* _WORK TO COMPLETE_
From the first line of the data below, repeat each line exactly until you reach the line with "from its cord."; include that line too.

* _DATA PROVIDED_
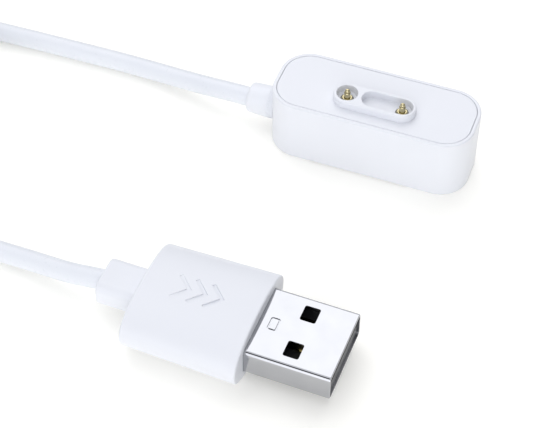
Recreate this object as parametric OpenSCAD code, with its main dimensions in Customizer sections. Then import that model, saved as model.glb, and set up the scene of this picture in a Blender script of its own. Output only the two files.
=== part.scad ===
// Charging cable for a fitness tracker: a dock head with two sprung contact pins,
// a thin white cord and a USB-A plug. Millimetres, +Z up.
// Origin: centre of the dock head's underside. +X runs along the dock head, away from its cord.

/* [Dock head] */
// Length of the dock head along X
dock_length = 30.7; // [29:0.1:38]
// Width of the dock head along Y
dock_width = 12.2; // [10:0.1:16]
// Height of the dock head without the contact bar
dock_height = 10.3; // [9.8:0.1:14]
// Radius of the dock head's upright corners
dock_corner = 4.6; // [2.5:0.1:4.8]
// Thickness of the housing's side walls
housing_wall = 1.3; // [1:0.1:1.6]
// Thickness of the housing's floor
housing_floor = 1.4; // [1:0.1:1.7]
// Width of the rim that shows around the inset cover
cover_rim = 0.58; // [0.4:0.02:0.8]
// Thickness of the inset cover
cover_thickness = 1.2; // [0.9:0.1:1.4]
// Length of the shallow relief in the lower long edges
relief_length = 15.2; // [8:0.1:18]
// Height of the relief
relief_height = 0.22; // [0.1:0.02:0.4]

/* [Contact bar] */
// Length of the raised contact bar
bar_length = 12.5; // [12:0.1:13.5]
// Width of the raised contact bar
bar_width = 4.3; // [4:0.1:5]
// Height of the bar above the cover
bar_height = 1.2; // [0.8:0.1:1.8]
// Shift of the bar along X from the middle of the dock head
bar_shift = 0.15; // [-0.5:0.05:0.5]
// Gap between the bar's flange and the near cavity wall
bar_wall_gap = 0.4; // [0.2:0.1:0.8]
// Width of both pockets in the bar
pocket_width = 3.15; // [2.6:0.05:3.4]
// Length of the slot pocket
slot_length = 7.7; // [5:0.1:7.9]
// Depth of the pockets below the bar's top
pocket_depth = 1.2; // [0.8:0.1:1.4]

/* [Contact pins] */
// Distance between the two pins
pin_pitch = 8.4; // [8:0.1:8.7]
// Diameter of the plunger's tip
plunger_diameter = 0.95; // [0.7:0.05:1.05]
// Diameter of the barrel
barrel_diameter = 1.5; // [1.4:0.05:1.7]
// Diameter of the collar on the barrel
collar_diameter = 1.65; // [1.6:0.05:1.9]
// Travel of the plunger
pin_travel = 0.9; // [0.5:0.1:1]
// Height of the resting tip above the pocket floor
pin_reach = 1.8; // [1.6:0.1:2]
// Wire diameter of the pin springs
spring_wire = 0.12; // [0.08:0.01:0.14]
// Turns in each pin spring
spring_turns = 7; // [4:1:8]

/* [Magnets and board] */
// Diameter of the two holding magnets
magnet_diameter = 4.6; // [3:0.1:5]
// Thickness of the magnets
magnet_thickness = 2; // [1:0.1:2.4]
// Length of the contact board
board_length = 16; // [14:0.5:17]
// Thickness of the contact board
board_thickness = 1; // [0.6:0.1:1.2]

/* [Cord] */
// Diameter of the round cord
cord_diameter = 3; // [2.4:0.1:3.6]
// Diameter of each insulated wire in the cord
wire_diameter = 0.85; // [0.6:0.05:0.9]
// Mean radius of the stored coil
coil_radius = 16.5; // [14:0.5:24]
// Width of the tie around the coil
tie_width = 5; // [3:0.5:8]
// Thickness of the tie
tie_thickness = 0.45; // [0.3:0.05:1]

/* [Strain reliefs] */
// Length of the dock head's strain relief outside the housing
dock_relief_length = 4.45; // [3:0.05:10]
// Its diameter at the housing
dock_relief_root = 5; // [4.2:0.1:5.4]
// Its diameter at the cord
dock_relief_tip = 4.6; // [3.8:0.1:5]
// Length of the plug's strain relief outside the grip
plug_relief_length = 6; // [3:0.1:12]
// Its width
plug_relief_width = 6.2; // [5:0.1:8]
// Its height
plug_relief_height = 4.2; // [4:0.1:5.5]

/* [USB plug] */
// Width of the metal plug shell, a standard size
shell_width = 12; // [11.9:0.05:12.1]
// Height of the metal plug shell, a standard size
shell_height = 4.5; // [4.4:0.05:4.6]
// Length of the shell in front of the grip
shell_exposed = 12.1; // [11.75:0.05:13]
// Length of the whole shell
shell_length = 18.75; // [18:0.05:20]
// Thickness of the shell's sheet steel
sheet = 0.3; // [0.25:0.01:0.35]
// Length of the grip
grip_length = 16.9; // [14:0.1:24]
// Width of the grip
grip_width = 18; // [17:0.1:22]
// Thickness of the grip
grip_thickness = 8; // [8:0.1:10]

/* [Hidden] */
$fn = 48;
fit_gap = 0.05;           // between pieces that are pressed or glued together
running_gap = 0.04;       // radial, around the plungers
eps = 0.01;               // overshoot of cuts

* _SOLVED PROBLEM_
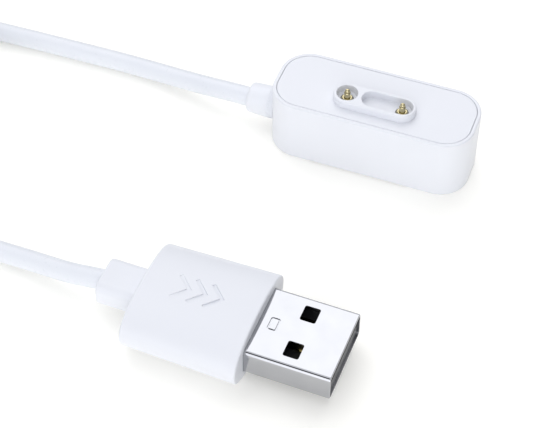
Recreate this object as parametric OpenSCAD code, with its main dimensions in Customizer sections. Then import that model, saved as model.glb, and set up the scene of this picture in a Blender script of its own. Output only the two files.
=== part.scad ===
// Charging cable for a fitness tracker: a dock head with two sprung contact pins,
// a thin white cord and a USB-A plug. Millimetres, +Z up.
// Origin: centre of the dock head's underside. +X runs along the dock head, away from its cord.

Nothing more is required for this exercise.